- [Dataset content]
■ ■ ■

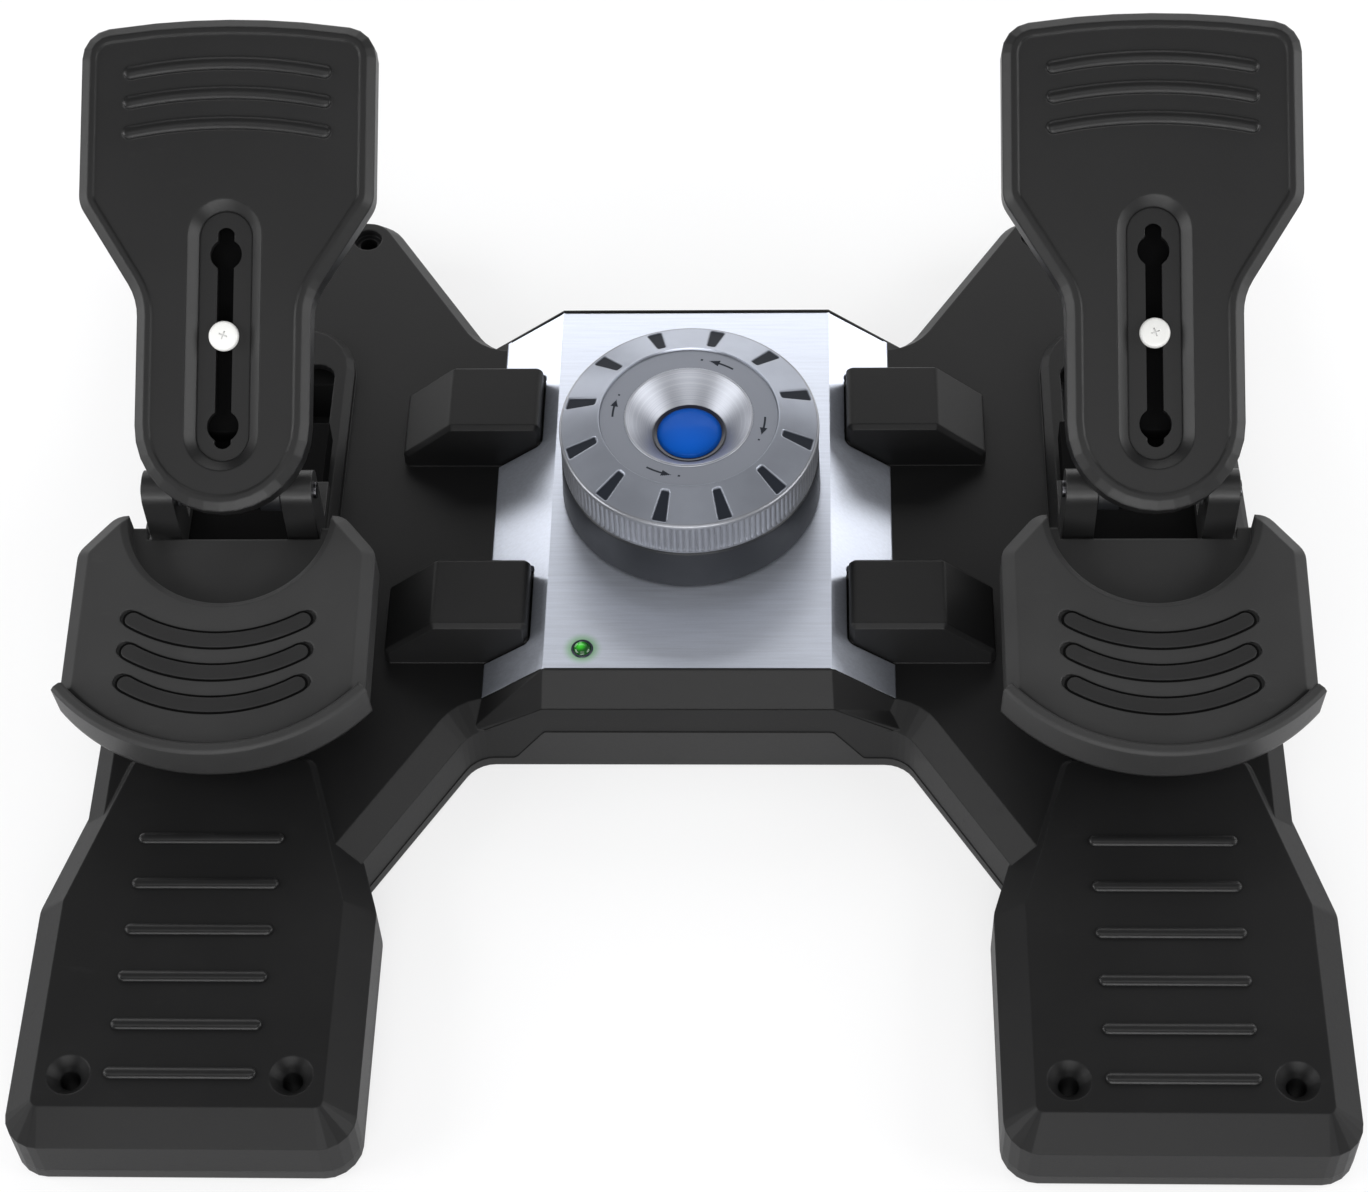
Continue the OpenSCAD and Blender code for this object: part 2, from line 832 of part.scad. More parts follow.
// Space that a side housing takes out of the panel, with a round relief at its inner rear corner
module housing_keep(y, d) {
    translate([0, 0, slab_h - join])
    linear_extrude(ridge_h)
    union() {
        polygon([for (p = rounded([
            [block_in - d, y - block_w / 2 - d, d > 0 ? notch_r : 0],
            [block_out + over, y - block_w / 2 - d, 0],
            [block_out + over, y + block_w / 2 + d, 0],
            [block_in - d, y + block_w / 2 + d, d > 0 ? notch_r : 0]], 5)) flat(p)]);
        if (d > 0)
            translate([block_in - d + notch_ear_r, y + block_w / 2 + d])
            circle(r = notch_ear_r, $fn = 32);
    }
}

// Metal sheet bent over the ridge, with a notch round each side housing
module centre_panel() {
    color([0.66, 0.69, 0.76])
    difference() {
        panel_sheet();
        both_sides() for (y = block_ys) housing_keep(y, notch_gap);
        translate([0, mech_y, slab_h])
        cylinder(h = ridge_h, r = spindle_r + fit, $fn = smooth);
        translate([-light_x, light_y, slab_h])
        cylinder(h = ridge_h, r = light_r + fit, $fn = smooth);
    }
}

// Domed lens of the power light, held under the panel by its flange
module power_light() {
    color([0.05, 0.35, 0.06])
    translate([-light_x, light_y, ridge_h - panel_t - wall_t])
    rotate_extrude($fn = smooth)
    polygon(concat(
        [[0, 0], [light_flange_r, 0], [light_flange_r, wall_t], [light_r, wall_t]],
        [for (i = [0 : 5]) [light_r * cos(i * 18), wall_t + panel_t + light_h * sin(i * 18)]]));
}
module light_board() {
    color([0.05, 0.3, 0.15])
    translate([-light_x, light_y, ridge_h - panel_t - wall_t - board_t])
    block([-light_board_half, -light_board_half, 0], [light_board_half, light_board_half, board_t]);
}
module main_board() {
    color([0.05, 0.3, 0.15])
    translate([0, board_front, board_z])
    union() {
        block([-board_half, 0, 0], [board_half, board_d, board_t]);
        translate([-board_half * chip_share[0], board_d * chip_share[0], board_t - join])
        cube([board_half * chip_share[1], board_d * chip_share[1], chip_t + join]);
        for (x = [-1, 1]) for (y = [board_leg_r, board_d - board_leg_r])
            translate([x * (board_half - board_leg_r), y, inner_z - board_z])
            cylinder(h = board_z - inner_z + join, r = board_leg_r, $fn = 24);
    }
}
module rubber_feet() {
    color([0.04, 0.04, 0.04])
    both_sides()
    for (p = foot_places)
        translate([p.x, p.y, 0])
        cylinder(h = cover_z + foot_sunk, r = foot_r, $fn = smooth);
}
module cover_screws() {
    color([0.5, 0.5, 0.52])
    both_sides()
    for (p = screw_places)
        translate([p.x, p.y, cover_z])
        union() {
            cylinder(h = screw_head_h, r = screw_head_r, $fn = 24);
            cylinder(h = screw_len - cover_z, r = screw_r - fit * 2, $fn = 24);
        }
}
module cable_bushing() {
    color([0.06, 0.06, 0.06])
    translate([0, back_y, bushing_z])
    rotate([-90, 0, 0])
    difference() {
        union() {
            translate([0, 0, -bushing_in])
            cylinder(h = bushing_in + join, r = bushing_r - fit, $fn = smooth);
            cylinder(h = bushing_flange_t, r = bushing_flange_r, $fn = smooth);
        }
        translate([0, 0, -bushing_in - over])
        cylinder(h = bushing_in + bushing_flange_t + over * 2, r = lead_r, $fn = smooth);
    }
}

// Steel rods under each leg, and the blocks that hold their ends
module rod_places() {
    for (s = [-1, 1])
        translate([s * rod_half, 0, rod_z])
        rotate([90, 0, 0])
        children();
}
module guide_rods() {
    color([0.75, 0.76, 0.78])
    at_pedal()
    rod_places()
    cylinder(h = 2 * (rod_reach + rod_end), r = rod_r, center = true, $fn = 32);
}
module rod_blocks() {
    color([0.1, 0.1, 0.11])
    at_pedal()
    for (s = [-1, 1])
        difference() {
            block([-slider_half, s * (rod_reach + rod_end / 2) - rod_end / 2, inner_z],
                [slider_half, s * (rod_reach + rod_end / 2) + rod_end / 2, slider_top]);
            rod_places()
            cylinder(h = 3 * rod_reach, r = rod_r + fit, center = true, $fn = 32);
        }
}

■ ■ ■

- [Task prompt] Reproduce the complete data exactly as presented above.

- [Answer to the task]
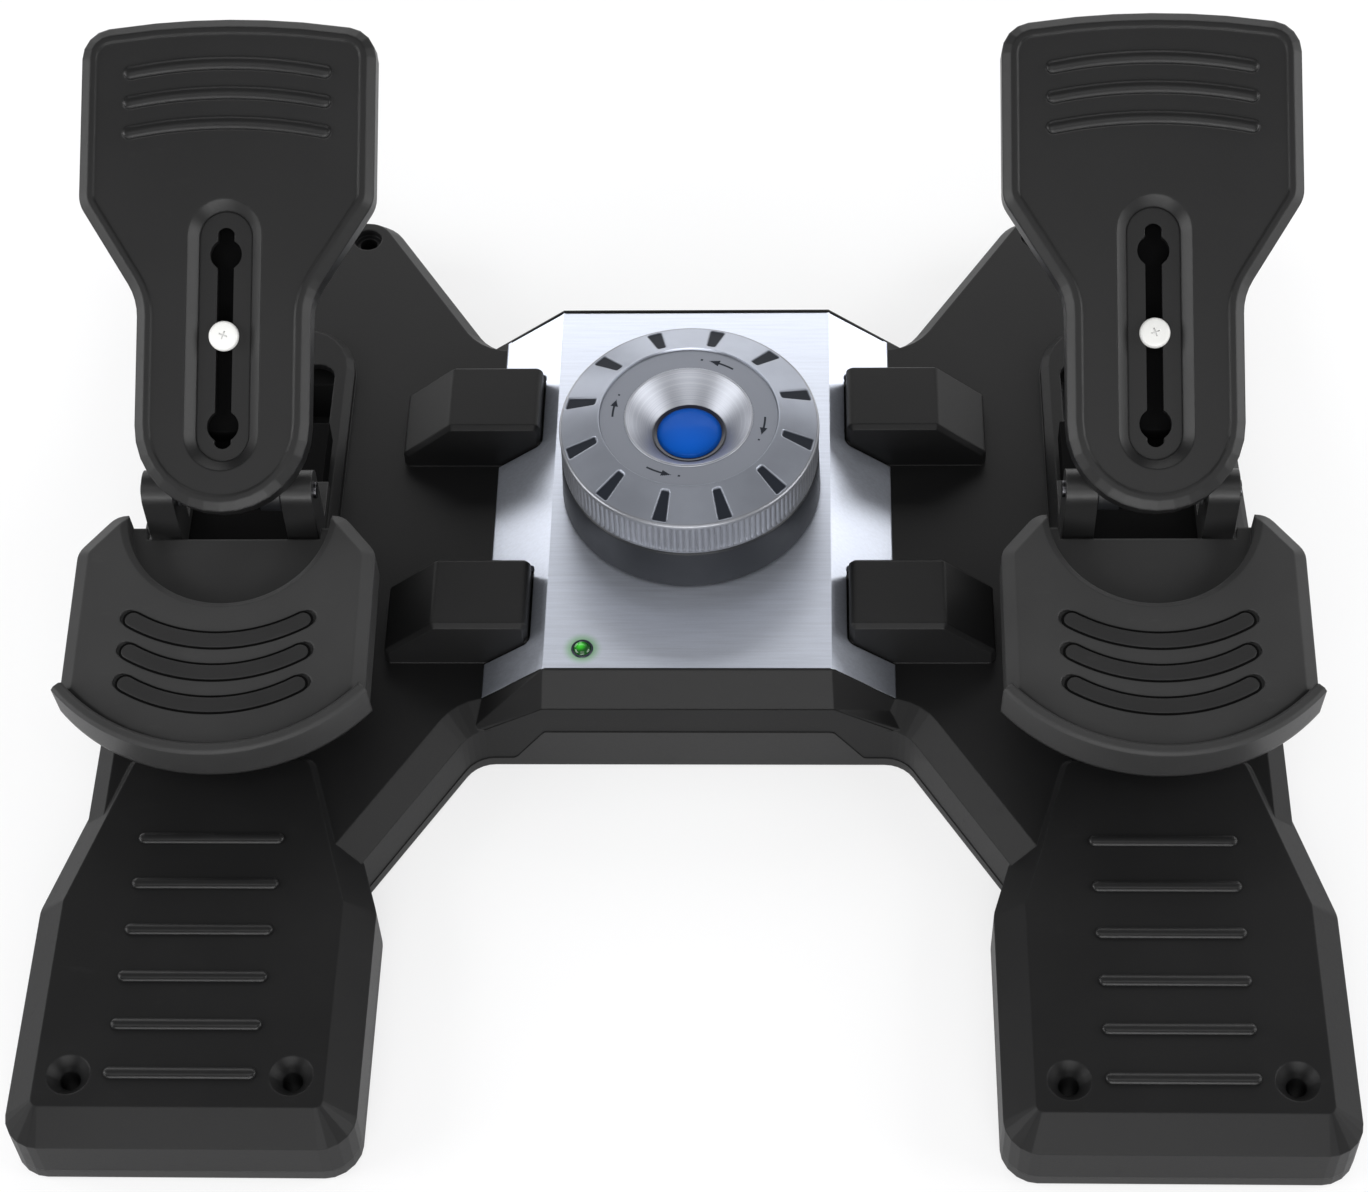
Continue the OpenSCAD and Blender code for this object: part 2, from line 832 of part.scad. More parts follow.
// Space that a side housing takes out of the panel, with a round relief at its inner rear corner
module housing_keep(y, d) {
    translate([0, 0, slab_h - join])
    linear_extrude(ridge_h)
    union() {
        polygon([for (p = rounded([
            [block_in - d, y - block_w / 2 - d, d > 0 ? notch_r : 0],
            [block_out + over, y - block_w / 2 - d, 0],
            [block_out + over, y + block_w / 2 + d, 0],
            [block_in - d, y + block_w / 2 + d, d > 0 ? notch_r : 0]], 5)) flat(p)]);
        if (d > 0)
            translate([block_in - d + notch_ear_r, y + block_w / 2 + d])
            circle(r = notch_ear_r, $fn = 32);
    }
}

// Metal sheet bent over the ridge, with a notch round each side housing
module centre_panel() {
    color([0.66, 0.69, 0.76])
    difference() {
        panel_sheet();
        both_sides() for (y = block_ys) housing_keep(y, notch_gap);
        translate([0, mech_y, slab_h])
        cylinder(h = ridge_h, r = spindle_r + fit, $fn = smooth);
        translate([-light_x, light_y, slab_h])
        cylinder(h = ridge_h, r = light_r + fit, $fn = smooth);
    }
}

// Domed lens of the power light, held under the panel by its flange
module power_light() {
    color([0.05, 0.35, 0.06])
    translate([-light_x, light_y, ridge_h - panel_t - wall_t])
    rotate_extrude($fn = smooth)
    polygon(concat(
        [[0, 0], [light_flange_r, 0], [light_flange_r, wall_t], [light_r, wall_t]],
        [for (i = [0 : 5]) [light_r * cos(i * 18), wall_t + panel_t + light_h * sin(i * 18)]]));
}
module light_board() {
    color([0.05, 0.3, 0.15])
    translate([-light_x, light_y, ridge_h - panel_t - wall_t - board_t])
    block([-light_board_half, -light_board_half, 0], [light_board_half, light_board_half, board_t]);
}
module main_board() {
    color([0.05, 0.3, 0.15])
    translate([0, board_front, board_z])
    union() {
        block([-board_half, 0, 0], [board_half, board_d, board_t]);
        translate([-board_half * chip_share[0], board_d * chip_share[0], board_t - join])
        cube([board_half * chip_share[1], board_d * chip_share[1], chip_t + join]);
        for (x = [-1, 1]) for (y = [board_leg_r, board_d - board_leg_r])
            translate([x * (board_half - board_leg_r), y, inner_z - board_z])
            cylinder(h = board_z - inner_z + join, r = board_leg_r, $fn = 24);
    }
}
module rubber_feet() {
    color([0.04, 0.04, 0.04])
    both_sides()
    for (p = foot_places)
        translate([p.x, p.y, 0])
        cylinder(h = cover_z + foot_sunk, r = foot_r, $fn = smooth);
}
module cover_screws() {
    color([0.5, 0.5, 0.52])
    both_sides()
    for (p = screw_places)
        translate([p.x, p.y, cover_z])
        union() {
            cylinder(h = screw_head_h, r = screw_head_r, $fn = 24);
            cylinder(h = screw_len - cover_z, r = screw_r - fit * 2, $fn = 24);
        }
}
module cable_bushing() {
    color([0.06, 0.06, 0.06])
    translate([0, back_y, bushing_z])
    rotate([-90, 0, 0])
    difference() {
        union() {
            translate([0, 0, -bushing_in])
            cylinder(h = bushing_in + join, r = bushing_r - fit, $fn = smooth);
            cylinder(h = bushing_flange_t, r = bushing_flange_r, $fn = smooth);
        }
        translate([0, 0, -bushing_in - over])
        cylinder(h = bushing_in + bushing_flange_t + over * 2, r = lead_r, $fn = smooth);
    }
}

// Steel rods under each leg, and the blocks that hold their ends
module rod_places() {
    for (s = [-1, 1])
        translate([s * rod_half, 0, rod_z])
        rotate([90, 0, 0])
        children();
}
module guide_rods() {
    color([0.75, 0.76, 0.78])
    at_pedal()
    rod_places()
    cylinder(h = 2 * (rod_reach + rod_end), r = rod_r, center = true, $fn = 32);
}
module rod_blocks() {
    color([0.1, 0.1, 0.11])
    at_pedal()
    for (s = [-1, 1])
        difference() {
            block([-slider_half, s * (rod_reach + rod_end / 2) - rod_end / 2, inner_z],
                [slider_half, s * (rod_reach + rod_end / 2) + rod_end / 2, slider_top]);
            rod_places()
            cylinder(h = 3 * rod_reach, r = rod_r + fit, center = true, $fn = 32);
        }
}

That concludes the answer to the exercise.